_Set task_:
In the records below, begin at the line containing "cad_parts[node].hide_render = cad_parts[node].hide_viewport" and end at the line containing "imported = [obj"; quote every line in that span exactly, including both boundary lines, and no others.

[Collection entries]
● ● ● ● ●
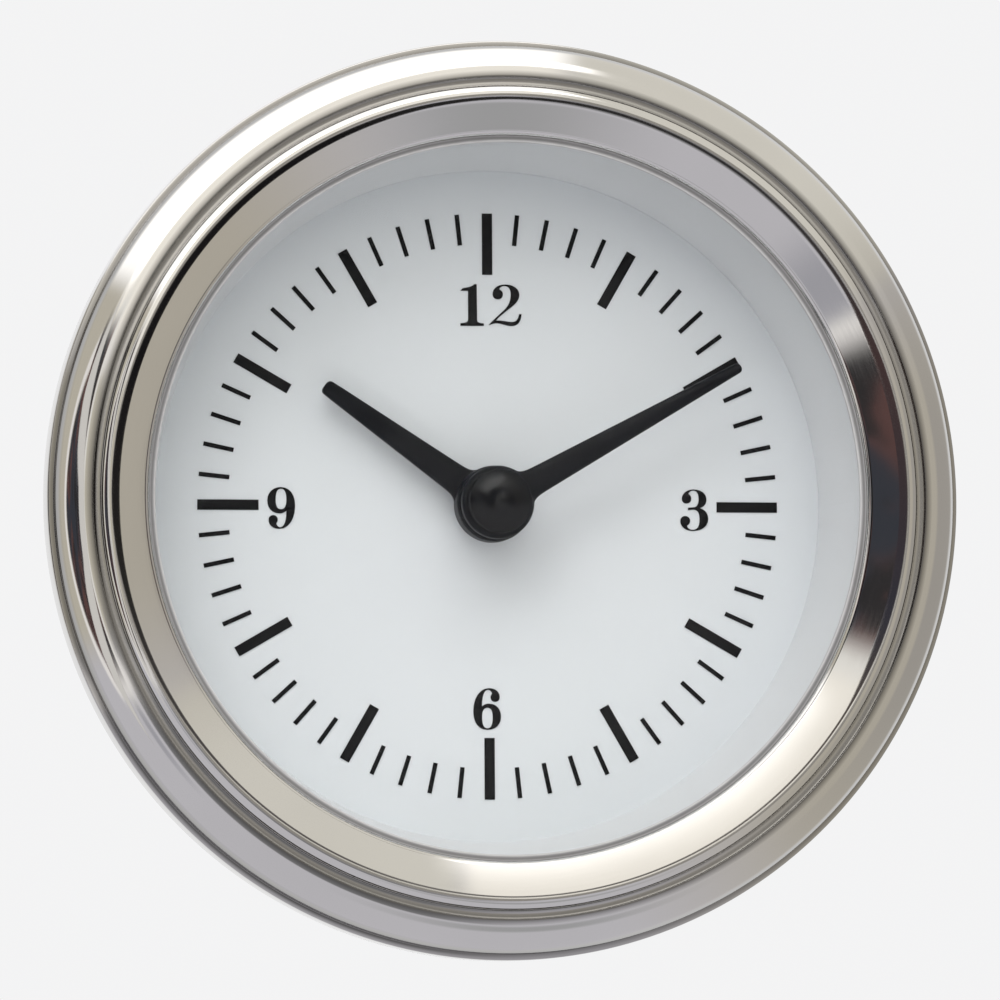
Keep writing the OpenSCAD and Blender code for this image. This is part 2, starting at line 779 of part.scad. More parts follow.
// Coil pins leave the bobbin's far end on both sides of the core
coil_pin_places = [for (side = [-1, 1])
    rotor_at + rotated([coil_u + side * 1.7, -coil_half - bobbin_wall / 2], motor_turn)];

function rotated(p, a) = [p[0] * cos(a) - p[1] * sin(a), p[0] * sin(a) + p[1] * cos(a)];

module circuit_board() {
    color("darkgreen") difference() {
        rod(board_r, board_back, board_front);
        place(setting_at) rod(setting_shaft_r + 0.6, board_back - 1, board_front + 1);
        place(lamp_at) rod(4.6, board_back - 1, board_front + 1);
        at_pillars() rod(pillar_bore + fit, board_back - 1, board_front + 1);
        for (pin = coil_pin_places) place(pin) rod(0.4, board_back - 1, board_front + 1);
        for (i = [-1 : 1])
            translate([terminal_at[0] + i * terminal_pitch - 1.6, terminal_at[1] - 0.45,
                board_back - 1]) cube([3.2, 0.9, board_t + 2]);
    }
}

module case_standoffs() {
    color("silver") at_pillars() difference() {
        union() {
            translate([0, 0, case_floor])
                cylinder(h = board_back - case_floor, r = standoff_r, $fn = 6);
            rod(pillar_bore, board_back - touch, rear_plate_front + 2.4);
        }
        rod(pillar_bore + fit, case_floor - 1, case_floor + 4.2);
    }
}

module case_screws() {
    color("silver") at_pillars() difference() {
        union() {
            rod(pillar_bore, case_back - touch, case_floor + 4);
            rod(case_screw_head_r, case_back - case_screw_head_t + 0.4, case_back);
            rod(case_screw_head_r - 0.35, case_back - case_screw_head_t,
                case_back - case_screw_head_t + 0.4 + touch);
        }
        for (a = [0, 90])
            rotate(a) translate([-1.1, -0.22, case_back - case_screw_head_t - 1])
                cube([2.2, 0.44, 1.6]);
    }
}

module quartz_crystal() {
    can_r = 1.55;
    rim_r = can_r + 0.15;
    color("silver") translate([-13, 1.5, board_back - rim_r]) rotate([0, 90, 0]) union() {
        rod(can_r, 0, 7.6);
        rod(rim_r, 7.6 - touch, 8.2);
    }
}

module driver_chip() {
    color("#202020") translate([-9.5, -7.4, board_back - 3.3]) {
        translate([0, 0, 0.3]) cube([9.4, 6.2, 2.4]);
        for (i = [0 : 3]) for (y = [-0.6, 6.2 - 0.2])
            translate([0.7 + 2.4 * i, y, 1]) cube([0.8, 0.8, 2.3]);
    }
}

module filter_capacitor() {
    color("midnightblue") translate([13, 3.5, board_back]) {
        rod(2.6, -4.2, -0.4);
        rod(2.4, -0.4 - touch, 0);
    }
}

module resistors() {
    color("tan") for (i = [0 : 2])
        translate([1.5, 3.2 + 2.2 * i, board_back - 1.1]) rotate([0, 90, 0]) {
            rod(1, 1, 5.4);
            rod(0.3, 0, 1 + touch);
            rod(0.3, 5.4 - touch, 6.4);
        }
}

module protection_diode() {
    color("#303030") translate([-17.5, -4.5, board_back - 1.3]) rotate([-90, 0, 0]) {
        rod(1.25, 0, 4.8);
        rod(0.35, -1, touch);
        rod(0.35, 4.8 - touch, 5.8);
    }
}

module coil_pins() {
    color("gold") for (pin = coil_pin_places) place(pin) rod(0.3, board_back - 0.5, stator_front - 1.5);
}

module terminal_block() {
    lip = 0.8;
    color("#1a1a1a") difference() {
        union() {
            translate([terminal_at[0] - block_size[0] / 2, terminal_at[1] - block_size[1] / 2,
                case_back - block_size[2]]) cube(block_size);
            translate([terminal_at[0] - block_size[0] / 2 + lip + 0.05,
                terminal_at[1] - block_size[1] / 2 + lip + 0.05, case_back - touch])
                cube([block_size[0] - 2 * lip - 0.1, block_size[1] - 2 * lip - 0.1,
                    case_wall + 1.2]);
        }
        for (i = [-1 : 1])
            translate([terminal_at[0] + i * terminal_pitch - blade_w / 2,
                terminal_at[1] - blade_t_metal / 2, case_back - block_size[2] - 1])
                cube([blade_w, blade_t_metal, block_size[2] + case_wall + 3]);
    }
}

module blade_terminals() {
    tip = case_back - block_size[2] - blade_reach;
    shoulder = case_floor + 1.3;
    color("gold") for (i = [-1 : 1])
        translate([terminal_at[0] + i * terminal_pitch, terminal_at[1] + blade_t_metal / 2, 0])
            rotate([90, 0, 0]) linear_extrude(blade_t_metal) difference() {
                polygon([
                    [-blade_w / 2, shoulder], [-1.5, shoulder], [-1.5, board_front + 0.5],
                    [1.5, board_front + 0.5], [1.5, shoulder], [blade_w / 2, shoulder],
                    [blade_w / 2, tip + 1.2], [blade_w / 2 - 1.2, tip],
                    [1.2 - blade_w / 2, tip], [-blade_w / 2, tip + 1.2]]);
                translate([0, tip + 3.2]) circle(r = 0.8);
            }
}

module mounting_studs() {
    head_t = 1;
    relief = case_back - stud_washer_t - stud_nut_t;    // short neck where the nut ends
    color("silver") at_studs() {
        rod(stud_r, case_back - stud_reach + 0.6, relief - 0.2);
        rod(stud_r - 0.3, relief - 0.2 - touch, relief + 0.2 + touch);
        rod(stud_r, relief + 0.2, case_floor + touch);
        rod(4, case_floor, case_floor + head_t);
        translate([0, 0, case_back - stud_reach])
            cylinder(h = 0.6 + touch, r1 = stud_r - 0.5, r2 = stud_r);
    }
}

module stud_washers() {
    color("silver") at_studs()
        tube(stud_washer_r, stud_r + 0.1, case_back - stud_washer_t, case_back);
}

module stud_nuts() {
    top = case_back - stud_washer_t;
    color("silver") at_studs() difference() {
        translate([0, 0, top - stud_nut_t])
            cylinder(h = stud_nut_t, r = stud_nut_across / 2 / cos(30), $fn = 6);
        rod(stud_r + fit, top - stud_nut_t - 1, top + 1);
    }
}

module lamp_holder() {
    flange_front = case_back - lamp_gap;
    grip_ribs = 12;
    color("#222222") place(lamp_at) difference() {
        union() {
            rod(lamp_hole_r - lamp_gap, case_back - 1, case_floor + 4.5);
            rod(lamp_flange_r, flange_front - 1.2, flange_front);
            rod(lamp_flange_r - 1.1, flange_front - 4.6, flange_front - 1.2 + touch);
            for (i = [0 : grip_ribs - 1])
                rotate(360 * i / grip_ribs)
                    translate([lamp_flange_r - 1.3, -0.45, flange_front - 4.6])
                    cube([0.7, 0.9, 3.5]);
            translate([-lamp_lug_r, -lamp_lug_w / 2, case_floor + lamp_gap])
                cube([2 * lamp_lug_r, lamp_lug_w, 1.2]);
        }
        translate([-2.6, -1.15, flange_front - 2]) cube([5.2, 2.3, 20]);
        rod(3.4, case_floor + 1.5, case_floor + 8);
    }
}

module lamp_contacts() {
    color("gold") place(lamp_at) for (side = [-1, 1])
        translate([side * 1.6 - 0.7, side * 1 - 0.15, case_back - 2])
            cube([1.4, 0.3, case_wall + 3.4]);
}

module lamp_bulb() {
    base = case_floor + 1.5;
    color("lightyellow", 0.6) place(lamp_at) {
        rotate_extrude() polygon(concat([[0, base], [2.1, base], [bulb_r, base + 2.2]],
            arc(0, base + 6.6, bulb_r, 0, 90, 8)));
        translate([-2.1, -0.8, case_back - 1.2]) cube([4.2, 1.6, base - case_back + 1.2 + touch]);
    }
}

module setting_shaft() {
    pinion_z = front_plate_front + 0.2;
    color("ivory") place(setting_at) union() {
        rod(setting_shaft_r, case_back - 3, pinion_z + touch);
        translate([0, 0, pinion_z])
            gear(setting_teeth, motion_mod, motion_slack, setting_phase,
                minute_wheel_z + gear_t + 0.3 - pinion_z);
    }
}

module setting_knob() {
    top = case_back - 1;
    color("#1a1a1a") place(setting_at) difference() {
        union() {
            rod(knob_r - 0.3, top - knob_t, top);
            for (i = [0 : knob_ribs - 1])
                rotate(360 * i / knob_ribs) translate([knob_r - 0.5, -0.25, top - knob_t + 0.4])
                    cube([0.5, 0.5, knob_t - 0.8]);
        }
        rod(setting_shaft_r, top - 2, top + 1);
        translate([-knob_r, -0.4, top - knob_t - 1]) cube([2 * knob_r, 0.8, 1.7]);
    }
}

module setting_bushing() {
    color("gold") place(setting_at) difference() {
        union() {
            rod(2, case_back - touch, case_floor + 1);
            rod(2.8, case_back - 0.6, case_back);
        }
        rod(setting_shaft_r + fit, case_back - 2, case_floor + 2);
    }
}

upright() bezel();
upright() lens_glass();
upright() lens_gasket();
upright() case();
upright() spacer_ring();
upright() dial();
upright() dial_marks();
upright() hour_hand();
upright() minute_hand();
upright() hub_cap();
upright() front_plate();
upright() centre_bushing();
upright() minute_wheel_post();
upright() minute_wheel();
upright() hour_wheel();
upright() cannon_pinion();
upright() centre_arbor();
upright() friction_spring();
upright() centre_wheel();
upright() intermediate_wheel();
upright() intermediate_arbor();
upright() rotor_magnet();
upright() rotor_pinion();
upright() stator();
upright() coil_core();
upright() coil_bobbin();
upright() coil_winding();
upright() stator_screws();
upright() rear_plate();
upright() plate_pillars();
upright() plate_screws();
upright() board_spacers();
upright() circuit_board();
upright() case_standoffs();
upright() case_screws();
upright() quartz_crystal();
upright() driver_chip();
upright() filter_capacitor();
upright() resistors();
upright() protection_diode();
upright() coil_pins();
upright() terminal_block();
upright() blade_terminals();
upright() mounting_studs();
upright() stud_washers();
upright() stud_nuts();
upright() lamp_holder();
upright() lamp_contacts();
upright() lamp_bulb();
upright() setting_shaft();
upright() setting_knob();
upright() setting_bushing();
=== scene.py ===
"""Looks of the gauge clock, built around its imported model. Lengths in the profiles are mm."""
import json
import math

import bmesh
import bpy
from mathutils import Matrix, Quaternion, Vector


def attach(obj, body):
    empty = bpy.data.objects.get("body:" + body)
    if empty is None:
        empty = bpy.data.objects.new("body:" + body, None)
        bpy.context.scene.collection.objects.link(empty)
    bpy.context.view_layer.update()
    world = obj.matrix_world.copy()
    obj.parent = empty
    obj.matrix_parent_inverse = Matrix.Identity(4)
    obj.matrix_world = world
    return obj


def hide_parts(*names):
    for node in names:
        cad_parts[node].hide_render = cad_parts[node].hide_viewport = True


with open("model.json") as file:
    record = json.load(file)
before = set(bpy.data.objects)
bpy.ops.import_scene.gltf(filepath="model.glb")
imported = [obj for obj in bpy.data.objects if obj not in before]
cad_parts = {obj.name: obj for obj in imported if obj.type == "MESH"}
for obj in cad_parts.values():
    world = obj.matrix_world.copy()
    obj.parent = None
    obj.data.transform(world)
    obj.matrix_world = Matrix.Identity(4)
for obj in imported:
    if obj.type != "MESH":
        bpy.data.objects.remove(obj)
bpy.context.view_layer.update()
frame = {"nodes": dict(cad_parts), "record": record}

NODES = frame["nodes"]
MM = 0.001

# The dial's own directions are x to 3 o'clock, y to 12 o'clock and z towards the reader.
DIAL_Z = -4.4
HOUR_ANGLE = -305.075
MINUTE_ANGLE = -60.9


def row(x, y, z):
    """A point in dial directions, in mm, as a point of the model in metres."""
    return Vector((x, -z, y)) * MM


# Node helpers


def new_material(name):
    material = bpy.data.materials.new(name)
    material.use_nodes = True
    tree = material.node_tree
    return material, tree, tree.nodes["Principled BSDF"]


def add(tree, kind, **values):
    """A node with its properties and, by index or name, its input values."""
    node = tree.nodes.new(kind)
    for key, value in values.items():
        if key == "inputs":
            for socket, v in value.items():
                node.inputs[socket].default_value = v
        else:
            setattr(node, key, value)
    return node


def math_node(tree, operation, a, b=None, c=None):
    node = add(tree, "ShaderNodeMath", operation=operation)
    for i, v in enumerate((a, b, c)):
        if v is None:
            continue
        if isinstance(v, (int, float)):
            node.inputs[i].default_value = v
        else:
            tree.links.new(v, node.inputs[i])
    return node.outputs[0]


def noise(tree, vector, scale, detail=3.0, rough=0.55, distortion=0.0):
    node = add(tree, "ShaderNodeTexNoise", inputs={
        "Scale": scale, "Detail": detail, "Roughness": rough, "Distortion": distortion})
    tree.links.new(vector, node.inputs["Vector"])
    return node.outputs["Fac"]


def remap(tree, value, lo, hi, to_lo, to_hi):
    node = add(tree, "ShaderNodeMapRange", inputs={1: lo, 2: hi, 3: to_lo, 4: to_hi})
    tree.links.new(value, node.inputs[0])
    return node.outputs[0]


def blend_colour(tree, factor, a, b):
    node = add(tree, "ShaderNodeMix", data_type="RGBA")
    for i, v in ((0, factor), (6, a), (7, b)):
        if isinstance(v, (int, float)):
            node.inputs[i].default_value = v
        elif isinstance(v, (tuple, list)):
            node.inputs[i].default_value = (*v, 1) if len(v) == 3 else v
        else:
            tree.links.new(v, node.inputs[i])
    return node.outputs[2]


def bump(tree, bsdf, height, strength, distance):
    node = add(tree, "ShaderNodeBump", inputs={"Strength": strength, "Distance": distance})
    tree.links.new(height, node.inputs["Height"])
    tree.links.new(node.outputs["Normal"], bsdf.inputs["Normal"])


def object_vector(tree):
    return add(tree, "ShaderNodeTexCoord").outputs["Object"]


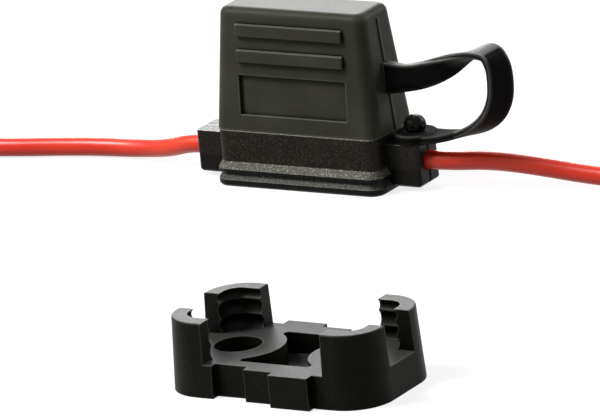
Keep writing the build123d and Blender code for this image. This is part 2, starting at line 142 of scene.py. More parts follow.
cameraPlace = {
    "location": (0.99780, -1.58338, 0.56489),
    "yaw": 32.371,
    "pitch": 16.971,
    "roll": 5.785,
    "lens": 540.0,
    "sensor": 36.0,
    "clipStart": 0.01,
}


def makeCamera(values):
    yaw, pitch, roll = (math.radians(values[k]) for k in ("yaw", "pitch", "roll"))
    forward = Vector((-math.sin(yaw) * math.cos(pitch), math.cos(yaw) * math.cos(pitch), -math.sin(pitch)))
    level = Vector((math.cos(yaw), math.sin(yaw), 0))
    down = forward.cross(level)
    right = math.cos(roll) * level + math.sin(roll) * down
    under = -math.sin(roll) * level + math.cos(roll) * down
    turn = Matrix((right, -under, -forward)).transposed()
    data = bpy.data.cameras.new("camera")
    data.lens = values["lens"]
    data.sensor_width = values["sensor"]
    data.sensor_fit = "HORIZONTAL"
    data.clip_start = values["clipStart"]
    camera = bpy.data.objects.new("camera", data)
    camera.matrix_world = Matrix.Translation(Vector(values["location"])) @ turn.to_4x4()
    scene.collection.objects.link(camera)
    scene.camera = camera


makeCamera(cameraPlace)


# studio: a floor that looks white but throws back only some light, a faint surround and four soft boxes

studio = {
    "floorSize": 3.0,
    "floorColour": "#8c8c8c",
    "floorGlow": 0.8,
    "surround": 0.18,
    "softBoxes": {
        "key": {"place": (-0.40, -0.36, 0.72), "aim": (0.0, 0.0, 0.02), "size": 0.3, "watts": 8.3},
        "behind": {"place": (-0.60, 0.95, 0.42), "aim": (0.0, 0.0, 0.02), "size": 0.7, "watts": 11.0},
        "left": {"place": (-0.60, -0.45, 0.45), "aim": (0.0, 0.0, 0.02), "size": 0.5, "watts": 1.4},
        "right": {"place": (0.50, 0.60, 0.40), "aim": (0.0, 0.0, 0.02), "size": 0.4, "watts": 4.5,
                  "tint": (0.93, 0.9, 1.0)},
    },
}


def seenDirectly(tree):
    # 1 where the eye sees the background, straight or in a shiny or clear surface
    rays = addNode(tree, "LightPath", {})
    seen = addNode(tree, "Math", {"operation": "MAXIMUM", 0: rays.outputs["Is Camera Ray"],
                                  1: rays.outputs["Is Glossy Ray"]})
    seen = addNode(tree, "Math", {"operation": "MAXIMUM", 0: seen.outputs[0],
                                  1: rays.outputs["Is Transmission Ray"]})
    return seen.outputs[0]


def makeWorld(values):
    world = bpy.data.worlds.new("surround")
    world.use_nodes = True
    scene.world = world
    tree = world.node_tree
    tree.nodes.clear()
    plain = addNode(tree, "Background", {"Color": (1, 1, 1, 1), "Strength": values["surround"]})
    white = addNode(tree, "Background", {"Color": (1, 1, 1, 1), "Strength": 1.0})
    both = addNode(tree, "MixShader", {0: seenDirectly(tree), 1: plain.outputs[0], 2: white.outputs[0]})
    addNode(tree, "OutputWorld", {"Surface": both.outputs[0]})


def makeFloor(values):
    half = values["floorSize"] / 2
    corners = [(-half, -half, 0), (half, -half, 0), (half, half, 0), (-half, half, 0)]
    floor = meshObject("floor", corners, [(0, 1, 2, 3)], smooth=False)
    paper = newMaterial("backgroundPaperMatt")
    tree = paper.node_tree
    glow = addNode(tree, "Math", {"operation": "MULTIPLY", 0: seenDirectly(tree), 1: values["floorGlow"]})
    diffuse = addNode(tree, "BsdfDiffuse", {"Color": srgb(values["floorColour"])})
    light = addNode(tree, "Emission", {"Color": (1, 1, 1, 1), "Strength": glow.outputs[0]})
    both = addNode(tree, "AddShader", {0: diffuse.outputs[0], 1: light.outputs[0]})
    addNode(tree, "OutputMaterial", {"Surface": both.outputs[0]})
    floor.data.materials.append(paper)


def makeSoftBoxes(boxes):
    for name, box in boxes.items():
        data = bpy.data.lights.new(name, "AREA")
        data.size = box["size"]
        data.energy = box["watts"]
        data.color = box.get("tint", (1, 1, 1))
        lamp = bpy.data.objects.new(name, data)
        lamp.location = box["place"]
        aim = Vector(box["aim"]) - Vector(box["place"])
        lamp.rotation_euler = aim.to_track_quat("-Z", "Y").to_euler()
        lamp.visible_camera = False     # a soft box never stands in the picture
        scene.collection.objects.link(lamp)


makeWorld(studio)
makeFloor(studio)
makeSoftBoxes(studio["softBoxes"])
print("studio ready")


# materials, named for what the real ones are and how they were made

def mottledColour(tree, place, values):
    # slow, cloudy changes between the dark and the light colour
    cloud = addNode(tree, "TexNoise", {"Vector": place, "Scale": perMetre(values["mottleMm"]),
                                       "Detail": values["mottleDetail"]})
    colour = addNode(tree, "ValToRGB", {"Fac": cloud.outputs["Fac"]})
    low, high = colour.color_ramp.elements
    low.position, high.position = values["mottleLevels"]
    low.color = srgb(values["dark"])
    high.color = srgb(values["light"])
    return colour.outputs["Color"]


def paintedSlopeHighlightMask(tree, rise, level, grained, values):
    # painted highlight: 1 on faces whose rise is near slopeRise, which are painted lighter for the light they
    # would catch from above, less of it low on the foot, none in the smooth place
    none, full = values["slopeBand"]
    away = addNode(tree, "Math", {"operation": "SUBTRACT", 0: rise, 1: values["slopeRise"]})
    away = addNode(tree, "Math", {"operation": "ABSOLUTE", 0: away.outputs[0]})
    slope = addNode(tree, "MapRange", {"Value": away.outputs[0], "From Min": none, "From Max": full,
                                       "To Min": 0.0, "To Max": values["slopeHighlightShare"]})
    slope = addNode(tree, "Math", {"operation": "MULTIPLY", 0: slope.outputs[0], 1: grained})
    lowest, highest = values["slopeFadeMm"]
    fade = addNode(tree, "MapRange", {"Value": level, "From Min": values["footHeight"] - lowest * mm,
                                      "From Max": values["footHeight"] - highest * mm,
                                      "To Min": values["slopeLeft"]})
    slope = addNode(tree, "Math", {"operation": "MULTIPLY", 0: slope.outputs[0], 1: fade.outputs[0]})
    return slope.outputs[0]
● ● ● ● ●
_Solved exercise_:
        cad_parts[node].hide_render = cad_parts[node].hide_viewport = True


with open("model.json") as file:
    record = json.load(file)
before = set(bpy.data.objects)
bpy.ops.import_scene.gltf(filepath="model.glb")
imported = [obj for obj in bpy.data.objects if obj not in before]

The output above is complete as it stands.